Muchas veces me pregunto qué habría sido de mi débil voluntad en ese tiempo si esa confesora de bus destartalado de San Salvador hace tres años, no hubiese sido Magdalena Henríquez. Volvíamos de regreso de su ensayo con La Cachada Teatro, en los días previos a que la compañía, integrada por mujeres cabeza de familia provenientes de barrios populares del extrarradio de San Salvador con las que yo andaba trabajando por un mes en un proyecto de cooperación internacional, iba a presentar su obra primigenia “Algún día: los sueños que no se rinden” por primera vez fuera del país, en concreto en Ciudad de Guatemala. Yo había ido a despedirme de Magdalena y de las otras mujeres valientes, poderosas, vendedoras ambulantes y ahora también actrices con las que había tenido la suerte de cooperar, un día después cogería un vuelo para España. De regreso del ensayo, Magdalena me acompañó un trecho en la ruta del bus.
Cuando mi amiga me preguntó si regresaría una vez más a San Salvador (ya era mi segunda vez trabajando con ellas gracias al mismo proyecto), le confesé a bocajarro:
-“Me voy Magda. A no sé dónde. Voy a dejar mi trabajo en España, voy a vender todo y me voy. Me voy a descubrir otros mundos, otras vidas. Me voy en busca de historias para escribir, porque ¿sabe? Lo que yo quiero de verdad ser es escritora”.
La mujer fuerte, joven, hermosa, madre soltera, vendedora ambulante de tortillas de maíz a centavos de dólar, moradora de un barrio popular en una de las capitales más violentas del mundo, protagonista de una vida que bien podría haber sido una de esas historias a por las que fui después para escribir, la mujer luchadora, digna y rotunda que se había convertido también en actriz y que por esos días andaba entusiasmada porque por primera vez iba a salir de su ciudad y de su país para representar a una mujer como ella misma en una obra, solamente sonrió. Se levantó del asiento cogiendo muy fuerte su bolso, fue hacia el conductor zigzagueando y pidió parada. Antes de apearse me miró muy profundo a los ojos, me volvió a sonreír muy grande y me dijo.
–“Algún día Guaya. Los sueños no se rinden”.

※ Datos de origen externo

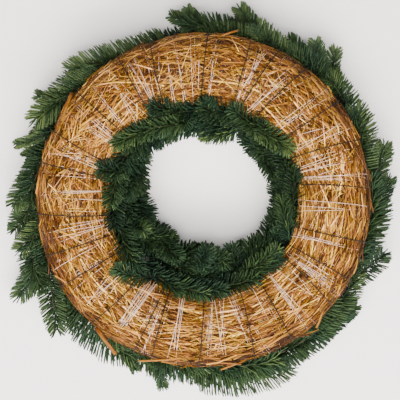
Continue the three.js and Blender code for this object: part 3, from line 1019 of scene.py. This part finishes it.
# %% [markdown]
# ## Shoots that are seen one by one
# Round the outline each shoot has its own place and curve, and some tips lie on the
# straw's inner shoulder or stand into the hole. Each is given by its root, a bend and
# its tip, as read off the photograph, and by the height of its root and tip. Where the
# camera stands says which point in space a place in the picture is, at that height.

# %% From the picture to space
CAMERA_HEIGHT = 2.0
RIM_PIXELS = 166.5
PICTURE_PIXELS = 400
MIDDLE_PIXELS = np.array([203.5, 199.5])
RIM_RADIUS = RING_RADIUS + HALF_WIDTH
PIXEL = RIM_RADIUS / RIM_PIXELS
CAMERA_PLACE = (PICTURE_PIXELS / 2 - MIDDLE_PIXELS) * np.array([1, -1]) * PIXEL
print("a pixel at the ring's middle height, in mm:", round(PIXEL / MM, 3))


def from_picture(pixels, z):
    """The point at height z that shows at a place in the picture: the camera's place
    plus the pixels off the picture's middle, times a pixel's size at that height."""
    pixel = PIXEL * (CAMERA_HEIGHT - z) / (CAMERA_HEIGHT - RING_CENTRE_Z)
    off = (pixels - PICTURE_PIXELS / 2) * np.array([1, -1])
    level = CAMERA_PLACE + off * pixel[..., None]
    return np.concatenate([level, z[..., None]], axis=-1)


def drawn_shoots(rows):
    """Curves from root to tip, drawn to the bend between them: the three are weighed by
    the squares of the ways to go and gone, and twice the product of both."""
    out = steps(9)
    root, bend, tip = (rows[:, None, start:start + 2] for start in (0, 2, 4))
    pixels = (1 - out) ** 2 * root + 2 * out * (1 - out) * bend + out**2 * tip
    z = mix(rows[:, 6:7], rows[:, 7:8], out[..., 0]) * MM
    return from_picture(pixels, z)


# %% [markdown]
# The outer shoots follow one another round the rim, and most of them sweep the way the
# wreath was bound. A higher and a lower one take turns, so that they overlap as scales.
# The outer table's last two numbers are the needles' lean at the root of the shoot, in
# degrees, and their length. The inner table's last number is how young the needles are,
# as a percentage.

# %% Outer and inner drawn shoots
OUTER_TABLE = np.array([
    (168, 44, 114, 62, 72, 70, 50, 50, 80, 24), (104, 74, 68, 94, 36, 119, 52, 50, 72, 23),
    (66, 104, 54, 122, 38, 138, 28, 28, 70, 18), (54, 100, 45, 98, 37, 95, 22, 22, 50, 11),
    (48, 132, 32, 141, 17, 144, 38, 36, 38, 11), (50, 148, 38, 152, 27, 157, 30, 28, 50, 14),
    (44, 158, 30, 182, 15, 204, 38, 40, 72, 19), (46, 185, 30, 210, 15, 230, 26, 26, 72, 19),
    (44, 222, 32, 240, 20, 250, 36, 36, 66, 17), (50, 246, 36, 272, 20, 295, 24, 22, 62, 20),
    (46, 240, 50, 290, 57, 330, 38, 40, 76, 19), (68, 298, 84, 335, 132, 356, 36, 36, 82, 25),
    (120, 350, 132, 360, 135, 369, 24, 24, 50, 11), (152, 356, 160, 372, 163, 386, 30, 28, 48, 12),
    (150, 356, 205, 371, 262, 368, 36, 36, 90, 25), (200, 374, 244, 385, 288, 367, 24, 22, 88, 23),
    (268, 358, 304, 345, 330, 321, 38, 38, 86, 23), (320, 338, 340, 320, 356, 306, 24, 24, 58, 13),
    (318, 326, 342, 304, 356, 274, 38, 38, 64, 20), (345, 280, 372, 270, 383, 254, 28, 26, 70, 17),
    (352, 262, 372, 232, 381, 203, 36, 36, 72, 22), (366, 220, 381, 198, 389, 180, 26, 24, 56, 16),
    (368, 195, 380, 164, 384, 146, 34, 34, 55, 17), (358, 184, 366, 136, 355, 110, 50, 50, 86, 23),
    (358, 130, 344, 96, 330, 79, 44, 44, 82, 20), (332, 80, 331, 62, 336, 50, 26, 26, 60, 13),
    (326, 84, 319, 58, 315, 42, 38, 38, 55, 14), (306, 66, 300, 50, 290, 39, 30, 30, 52, 14),
    (300, 66, 272, 48, 257, 27, 50, 48, 72, 20), (262, 40, 250, 22, 240, 9, 28, 28, 52, 16),
    (262, 46, 230, 36, 203, 37, 48, 46, 86, 22), (212, 34, 197, 22, 188, 10, 34, 34, 48, 13),
    (204, 32, 188, 22, 172, 16, 26, 26, 50, 13), (256, 362, 284, 360, 306, 344, 26, 26, 80, 20),
    (330, 320, 342, 308, 350, 296, 28, 28, 70, 16),
])
OUTER_DRAWN = drawn_shoots(OUTER_TABLE)
OUTER_LEAN = (OUTER_TABLE[:, 8], 46)
OUTER_NEEDLE = OUTER_TABLE[:, 9] * MM
INNER_TABLE = np.array([
    (172, 113, 160, 107, 152, 107, 76, 84, 20), (182, 124, 144, 126, 115, 145, 74, 84, 55),
    (122, 172, 110, 170, 101, 170, 72, 85, 15), (134, 220, 139, 227, 143, 230, 56, 76, 40),
    (150, 236, 162, 240, 173, 241, 48, 50, 35), (201, 274, 203, 260, 208, 248, 58, 66, 36),
    (148, 277, 130, 277, 116, 269, 72, 87, 65), (238, 270, 234, 257, 232, 247, 50, 52, 30),
    (248, 272, 262, 264, 278, 249, 68, 76, 60), (255, 128, 275, 138, 290, 150, 70, 82, 50),
    (214, 116, 207, 110, 204, 104, 72, 84, 30), (130, 150, 138, 156, 145, 162, 46, 44, 40),
    (292, 240, 284, 222, 282, 198, 62, 66, 28), (268, 264, 277, 246, 278, 228, 56, 58, 25),
    (236, 130, 216, 136, 204, 134, 46, 44, 62), (196, 125, 180, 128, 166, 136, 48, 50, 30),
    (262, 246, 271, 232, 274, 216, 48, 50, 20), (262, 154, 271, 165, 276, 180, 48, 50, 20),
])
INNER_DRAWN = drawn_shoots(INNER_TABLE)
INNER_TONES = (INNER_TABLE[:, 8] / 100 - 0.05, 0.08)
print("drawn shoots:", len(OUTER_DRAWN), "outer,", len(INNER_DRAWN), "inner")

# %% [markdown]
# Each of these shoots grows from a twig that is bound to the straw. That part is hidden
# under the ring or in the hole, so a straight twig from the straw's side to the shoot's
# root is enough, starting a few degrees behind it.

# %% The twigs that carry them
CARRIER_DEGREES = 9


def carriers(shoots, section):
    """Straight twigs to the roots of shoots. The start is on the straw at a section angle,
    some degrees round the ring against the way that the shoot goes."""
    root = shoots[:, 0]
    way = shoots[:, -1] - root
    sense = np.sign(root[:, 0] * way[:, 1] - root[:, 1] * way[:, 0])
    start = ring_point(on_ring(root)[0] - sense * CARRIER_DEGREES, section, BUTT_HEIGHT)
    return mix(start[:, None], root[:, None], steps(6))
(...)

Me besó y se fue. La vi bajar con su delantal aún puesto, su bolso bien apretado al costado y su dura vida a la espalda en su barrio humilde y dolorosamente violento de la ciudad de San Salvador.
Desde entonces, viajando con mi mochila y mis cuadernos, he encontrado a Magdalena en muchas partes, en un bus de Panamá City a Bocas, en un departamento del caribe colombiano, en un hostal y en una peluquería de Santa Marta, en las brujitas sanadoras de una casa de San Antonio en Cali, en Villa Maga, en todas las mujeres verracas con las que tuve la fortuna de trabajar en las comunidades indígenas del norte del Cauca, en una apartamento de Miraflores en Lima, en la casa restaurada de un barrio céntrico de Quito, en Aruba, en Cuba y en Brasil, inspirándome, motivándome y ayudándome a no abandonar nunca eso por lo que dejé todo, un sueño.
Y precisamente hoy, el día que rehago mi mochila de más de dos años y decido regresar llena de experiencias y de amor a casa, me despierto y casualmente encuentro la historia que yo no pude escribir nunca sobre Magdalena.

– ¡¡Es ella, es ella!! Es esta mi Magdalena” – me digo para mi aún acostada en la cama

Y entiendo, por fin, que la historia que yo quería contar de Magdalena es esta que finalizo aquí. Es esta su historia y es esta mi historia. Lo demás lo escribió la vida y lo plasmó otra mirada, otra pluma u otro computador.